Exercise requirements:
Please print the full listing exactly.
-----
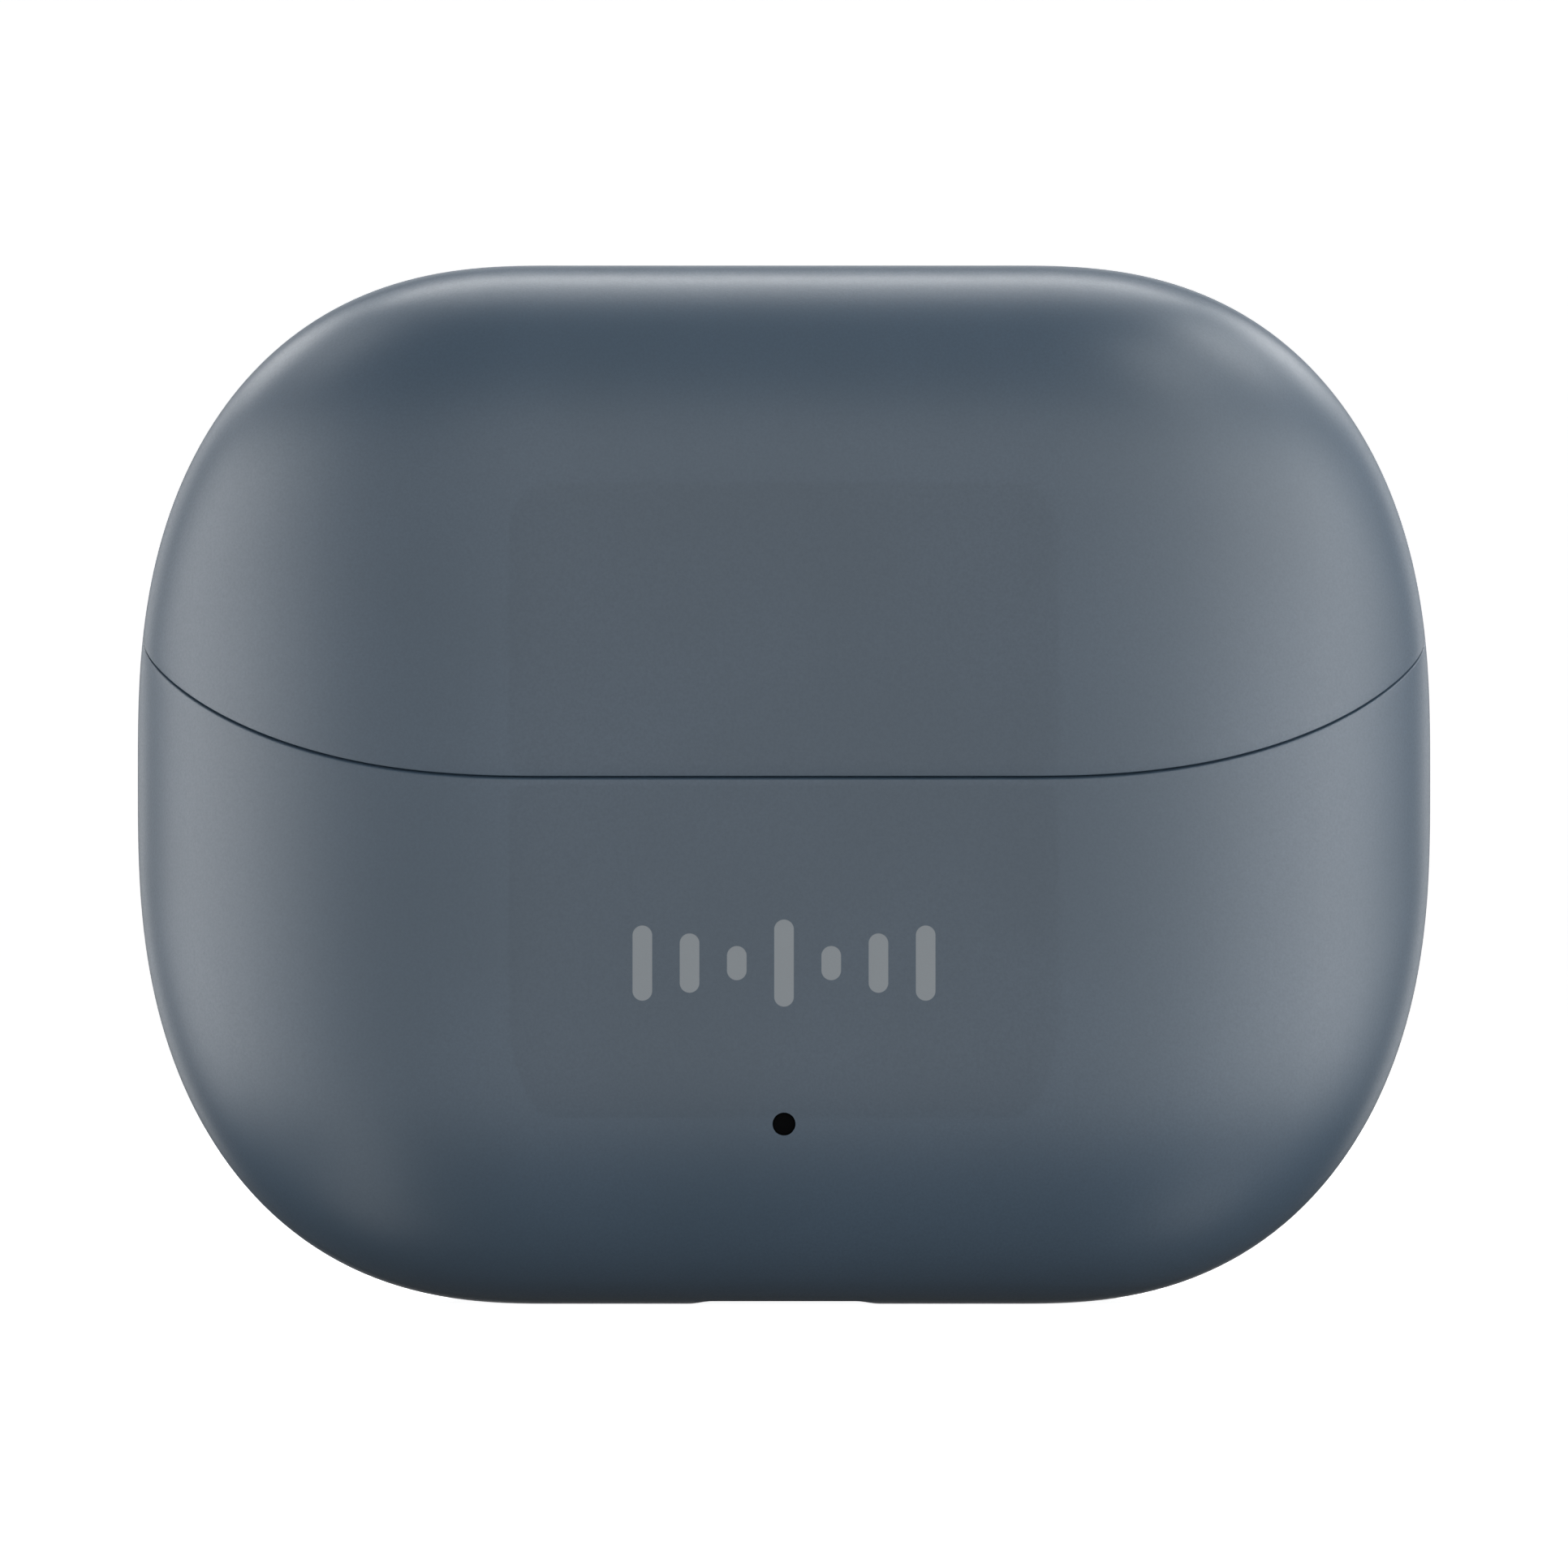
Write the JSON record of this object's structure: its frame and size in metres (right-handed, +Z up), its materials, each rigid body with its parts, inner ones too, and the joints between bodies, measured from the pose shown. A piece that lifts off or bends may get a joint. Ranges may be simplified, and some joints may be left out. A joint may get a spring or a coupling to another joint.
{
  "type": "wireless earbuds case",
  "caption": "Pebble-shaped charging case for wireless earbuds with a tilted hinged lid, stem wells with spring contacts, a battery, a bottom charging port and a pairing button.",
  "frame": {"origin": "middle of the footprint, on the surface that the case stands on", "axes": "+X to the right seen from the front, +Y towards the hinge at the back, +Z up"},
  "size_m": [0.06, 0.0258, 0.048],
  "materials": {
    "shell_plastic": "satin moulded polycarbonate, slate blue-grey, very fine spark texture",
    "inner_plastic": "smooth moulded ABS, darker slate",
    "button_plastic": "satin moulded polycarbonate, as the shell",
    "hinge_steel": "folded stainless sheet and rolled knuckles, satin",
    "pin_steel": "ground stainless pin",
    "spring_steel": "drawn spring wire",
    "screw_steel": "zinc plated",
    "magnet_nickel": "nickel plated",
    "circuit_board": "solder mask over glass epoxy",
    "chip_epoxy": "moulded epoxy",
    "passive_ceramic": "ceramic with tinned ends",
    "inductor_ferrite": "pressed ferrite",
    "connector_plastic": "moulded liquid crystal polymer",
    "switch_plunger": "moulded nylon",
    "led_lens": "clear epoxy over phosphor",
    "light_guide": "smoked acrylic light guide",
    "port_steel": "drawn stainless sleeve",
    "contact_gold": "gold plated copper alloy",
    "flex_polyimide": "polyimide film",
    "battery_foil": "aluminium laminate pouch",
    "lead_red": "silicone insulation",
    "lead_black": "silicone insulation",
    "foam": "closed-cell foam"
  },
  "bodies": {
    "base": {"base_shell": "shell_plastic", "battery_cell": "battery_foil", "battery_foam_pad": "foam", "battery_lead_black": "lead_black", "battery_lead_red": "lead_red", "battery_protection_board": "circuit_board", "board_connectors": "connector_plastic", "board_ics": "chip_epoxy", "board_passives": "passive_ceramic", "board_screws": "screw_steel", "closure_magnets_base": "magnet_nickel", "contact_board_left": "circuit_board", "contact_board_right": "circuit_board", "contact_flex_left": "flex_polyimide", "contact_flex_right": "flex_polyimide", "earbud_magnet_left": "magnet_nickel", "earbud_magnet_right": "magnet_nickel", "earbud_tray": "inner_plastic", "hall_sensor": "chip_epoxy", "hinge_bracket_base": "hinge_steel", "hinge_pin": "pin_steel", "hinge_screws_base": "screw_steel", "hinge_spring": "spring_steel", "light_pipe": "light_guide", "main_board": "circuit_board", "pairing_switch": "chip_epoxy", "pogo_barrels": "contact_gold", "pogo_spring_left_front": "spring_steel", "pogo_spring_left_rear": "spring_steel", "pogo_spring_right_front": "spring_steel", "pogo_spring_right_rear": "spring_steel", "power_inductor": "inductor_ferrite", "status_led": "led_lens", "usb_c_contacts": "contact_gold", "usb_c_shell": "port_steel", "usb_c_tongue": "connector_plastic"},
    "lid": {"lid_shell": "shell_plastic", "lid_liner": "inner_plastic", "hinge_leaf_lid": "hinge_steel", "hinge_screws_lid": "screw_steel", "closure_magnets_lid": "magnet_nickel", "lid_sensor_magnet": "magnet_nickel"},
    "button": {"pairing_button": "button_plastic", "pairing_switch_plunger": "switch_plunger"},
    "pogo_plunger_left_front": {"pogo_plunger_left_front": "contact_gold"},
    "pogo_plunger_left_rear": {"pogo_plunger_left_rear": "contact_gold"},
    "pogo_plunger_right_front": {"pogo_plunger_right_front": "contact_gold"},
    "pogo_plunger_right_rear": {"pogo_plunger_right_rear": "contact_gold"}
  },
  "joints": [
    {"name": "lid_hinge", "type": "hinge", "parent": "base", "child": "lid", "pos_m": [0, 0.0121, 0.03846], "axis": [-1, 0, 0], "range_deg": [0, 95]},
    {"name": "pairing_button_press", "type": "slide", "parent": "base", "child": "button", "axis": [0, 0, 1], "range_m": [0, 0.0004], "stiffness_N_per_m": 600, "springref_m": -0.0004},
    {"name": "pogo_left_front_press", "type": "slide", "parent": "base", "child": "pogo_plunger_left_front", "axis": [0, 0, -1], "range_m": [0, 0.0006], "stiffness_N_per_m": 120, "springref_m": -0.0005, "deforming": ["pogo_spring_left_front"]},
    {"name": "pogo_left_rear_press", "type": "slide", "parent": "base", "child": "pogo_plunger_left_rear", "axis": [0, 0, -1], "range_m": [0, 0.0006], "stiffness_N_per_m": 120, "springref_m": -0.0005, "deforming": ["pogo_spring_left_rear"]},
    {"name": "pogo_right_front_press", "type": "slide", "parent": "base", "child": "pogo_plunger_right_front", "axis": [0, 0, -1], "range_m": [0, 0.0006], "stiffness_N_per_m": 120, "springref_m": -0.0005, "deforming": ["pogo_spring_right_front"]},
    {"name": "pogo_right_rear_press", "type": "slide", "parent": "base", "child": "pogo_plunger_right_rear", "axis": [0, 0, -1], "range_m": [0, 0.0006], "stiffness_N_per_m": 120, "springref_m": -0.0005, "deforming": ["pogo_spring_right_rear"]}
  ]
}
-----
Result of this task:
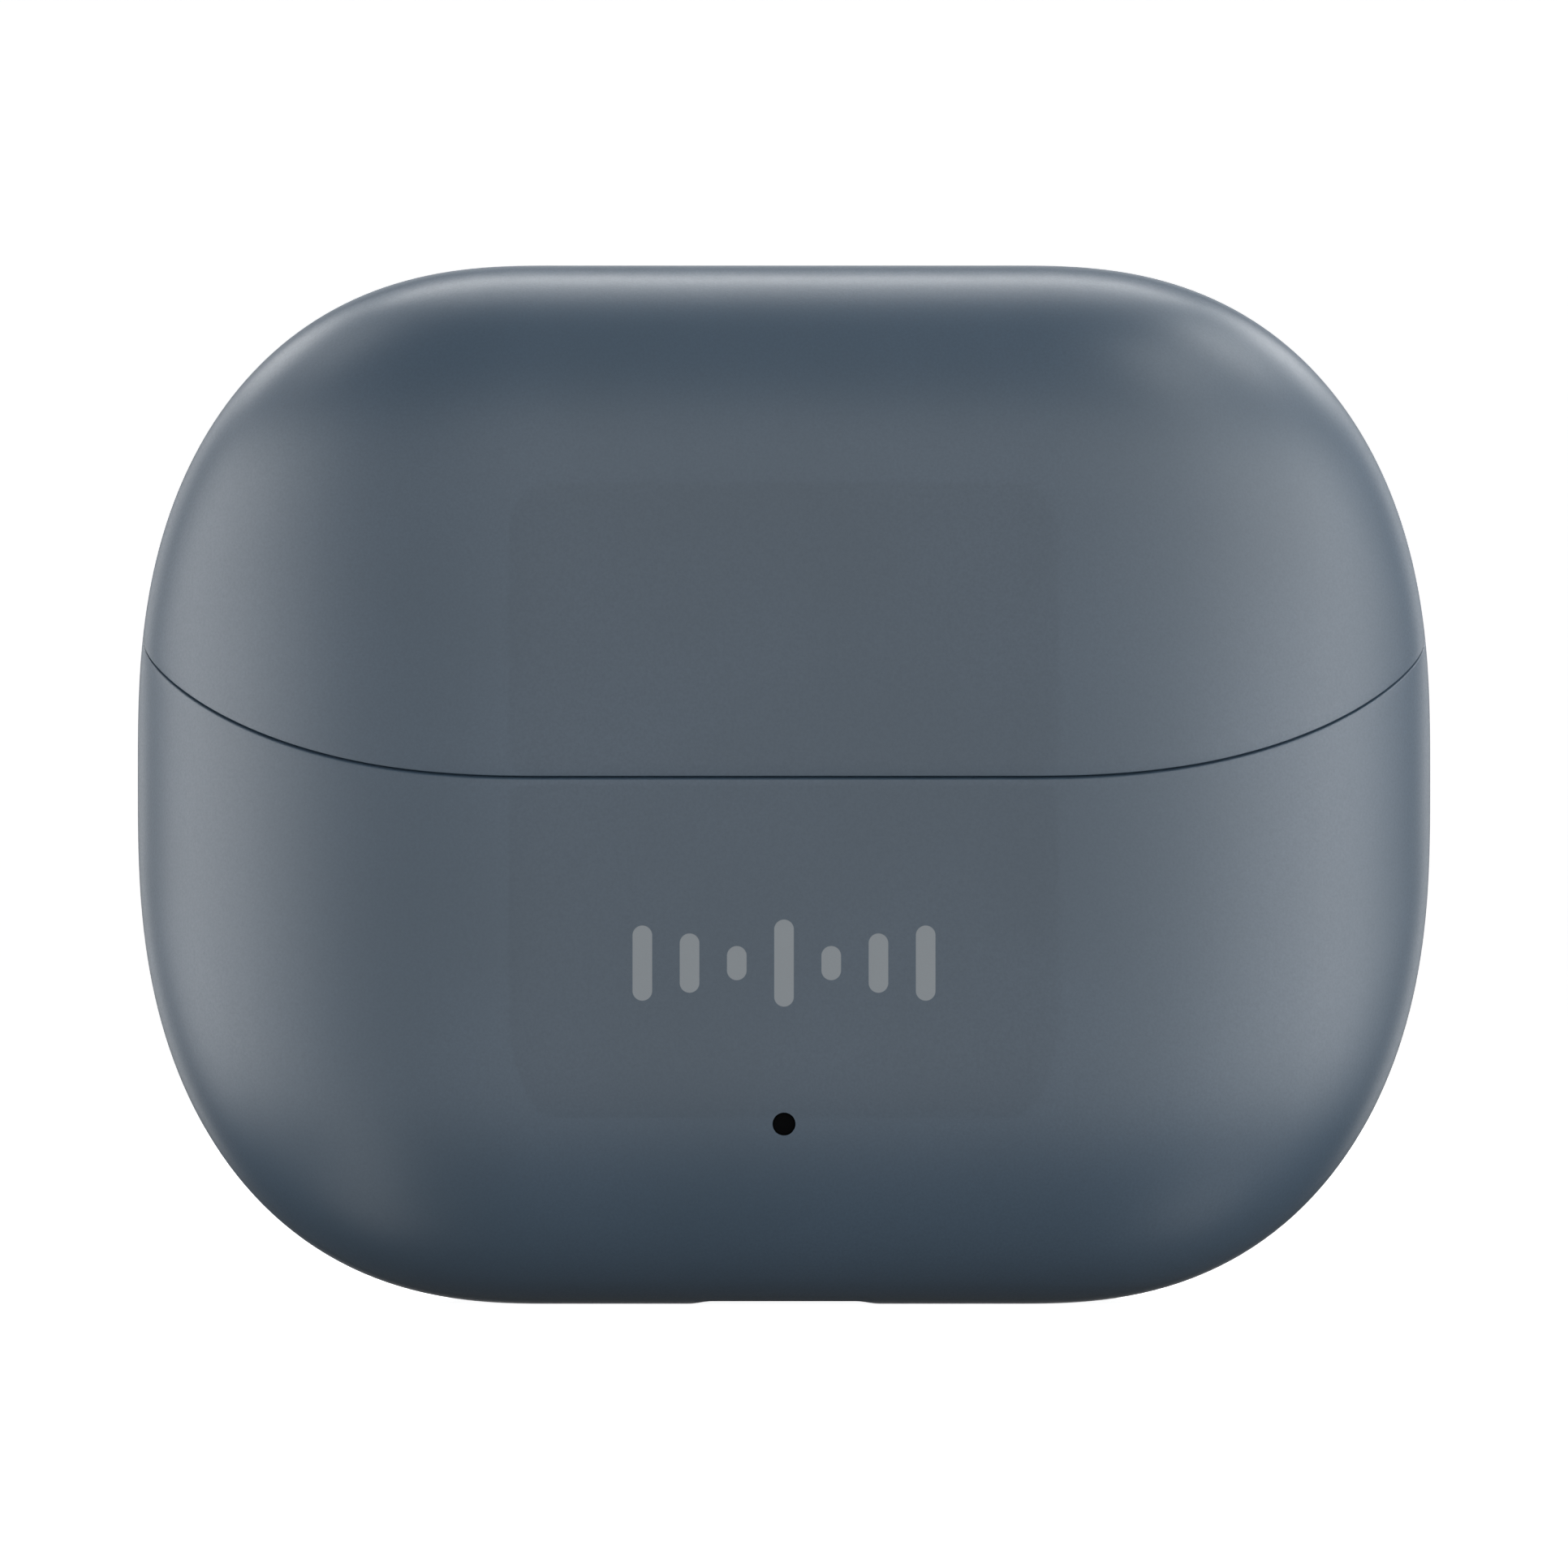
Write the JSON record of this object's structure: its frame and size in metres (right-handed, +Z up), its materials, each rigid body with its parts, inner ones too, and the joints between bodies, measured from the pose shown. A piece that lifts off or bends may get a joint. Ranges may be simplified, and some joints may be left out. A joint may get a spring or a coupling to another joint.
{
  "type": "wireless earbuds case",
  "caption": "Pebble-shaped charging case for wireless earbuds with a tilted hinged lid, stem wells with spring contacts, a battery, a bottom charging port and a pairing button.",
  "frame": {"origin": "middle of the footprint, on the surface that the case stands on", "axes": "+X to the right seen from the front, +Y towards the hinge at the back, +Z up"},
  "size_m": [0.06, 0.0258, 0.048],
  "materials": {
    "shell_plastic": "satin moulded polycarbonate, slate blue-grey, very fine spark texture",
    "inner_plastic": "smooth moulded ABS, darker slate",
    "button_plastic": "satin moulded polycarbonate, as the shell",
    "hinge_steel": "folded stainless sheet and rolled knuckles, satin",
    "pin_steel": "ground stainless pin",
    "spring_steel": "drawn spring wire",
    "screw_steel": "zinc plated",
    "magnet_nickel": "nickel plated",
    "circuit_board": "solder mask over glass epoxy",
    "chip_epoxy": "moulded epoxy",
    "passive_ceramic": "ceramic with tinned ends",
    "inductor_ferrite": "pressed ferrite",
    "connector_plastic": "moulded liquid crystal polymer",
    "switch_plunger": "moulded nylon",
    "led_lens": "clear epoxy over phosphor",
    "light_guide": "smoked acrylic light guide",
    "port_steel": "drawn stainless sleeve",
    "contact_gold": "gold plated copper alloy",
    "flex_polyimide": "polyimide film",
    "battery_foil": "aluminium laminate pouch",
    "lead_red": "silicone insulation",
    "lead_black": "silicone insulation",
    "foam": "closed-cell foam"
  },
  "bodies": {
    "base": {"base_shell": "shell_plastic", "battery_cell": "battery_foil", "battery_foam_pad": "foam", "battery_lead_black": "lead_black", "battery_lead_red": "lead_red", "battery_protection_board": "circuit_board", "board_connectors": "connector_plastic", "board_ics": "chip_epoxy", "board_passives": "passive_ceramic", "board_screws": "screw_steel", "closure_magnets_base": "magnet_nickel", "contact_board_left": "circuit_board", "contact_board_right": "circuit_board", "contact_flex_left": "flex_polyimide", "contact_flex_right": "flex_polyimide", "earbud_magnet_left": "magnet_nickel", "earbud_magnet_right": "magnet_nickel", "earbud_tray": "inner_plastic", "hall_sensor": "chip_epoxy", "hinge_bracket_base": "hinge_steel", "hinge_pin": "pin_steel", "hinge_screws_base": "screw_steel", "hinge_spring": "spring_steel", "light_pipe": "light_guide", "main_board": "circuit_board", "pairing_switch": "chip_epoxy", "pogo_barrels": "contact_gold", "pogo_spring_left_front": "spring_steel", "pogo_spring_left_rear": "spring_steel", "pogo_spring_right_front": "spring_steel", "pogo_spring_right_rear": "spring_steel", "power_inductor": "inductor_ferrite", "status_led": "led_lens", "usb_c_contacts": "contact_gold", "usb_c_shell": "port_steel", "usb_c_tongue": "connector_plastic"},
    "lid": {"lid_shell": "shell_plastic", "lid_liner": "inner_plastic", "hinge_leaf_lid": "hinge_steel", "hinge_screws_lid": "screw_steel", "closure_magnets_lid": "magnet_nickel", "lid_sensor_magnet": "magnet_nickel"},
    "button": {"pairing_button": "button_plastic", "pairing_switch_plunger": "switch_plunger"},
    "pogo_plunger_left_front": {"pogo_plunger_left_front": "contact_gold"},
    "pogo_plunger_left_rear": {"pogo_plunger_left_rear": "contact_gold"},
    "pogo_plunger_right_front": {"pogo_plunger_right_front": "contact_gold"},
    "pogo_plunger_right_rear": {"pogo_plunger_right_rear": "contact_gold"}
  },
  "joints": [
    {"name": "lid_hinge", "type": "hinge", "parent": "base", "child": "lid", "pos_m": [0, 0.0121, 0.03846], "axis": [-1, 0, 0], "range_deg": [0, 95]},
    {"name": "pairing_button_press", "type": "slide", "parent": "base", "child": "button", "axis": [0, 0, 1], "range_m": [0, 0.0004], "stiffness_N_per_m": 600, "springref_m": -0.0004},
    {"name": "pogo_left_front_press", "type": "slide", "parent": "base", "child": "pogo_plunger_left_front", "axis": [0, 0, -1], "range_m": [0, 0.0006], "stiffness_N_per_m": 120, "springref_m": -0.0005, "deforming": ["pogo_spring_left_front"]},
    {"name": "pogo_left_rear_press", "type": "slide", "parent": "base", "child": "pogo_plunger_left_rear", "axis": [0, 0, -1], "range_m": [0, 0.0006], "stiffness_N_per_m": 120, "springref_m": -0.0005, "deforming": ["pogo_spring_left_rear"]},
    {"name": "pogo_right_front_press", "type": "slide", "parent": "base", "child": "pogo_plunger_right_front", "axis": [0, 0, -1], "range_m": [0, 0.0006], "stiffness_N_per_m": 120, "springref_m": -0.0005, "deforming": ["pogo_spring_right_front"]},
    {"name": "pogo_right_rear_press", "type": "slide", "parent": "base", "child": "pogo_plunger_right_rear", "axis": [0, 0, -1], "range_m": [0, 0.0006], "stiffness_N_per_m": 120, "springref_m": -0.0005, "deforming": ["pogo_spring_right_rear"]}
  ]
}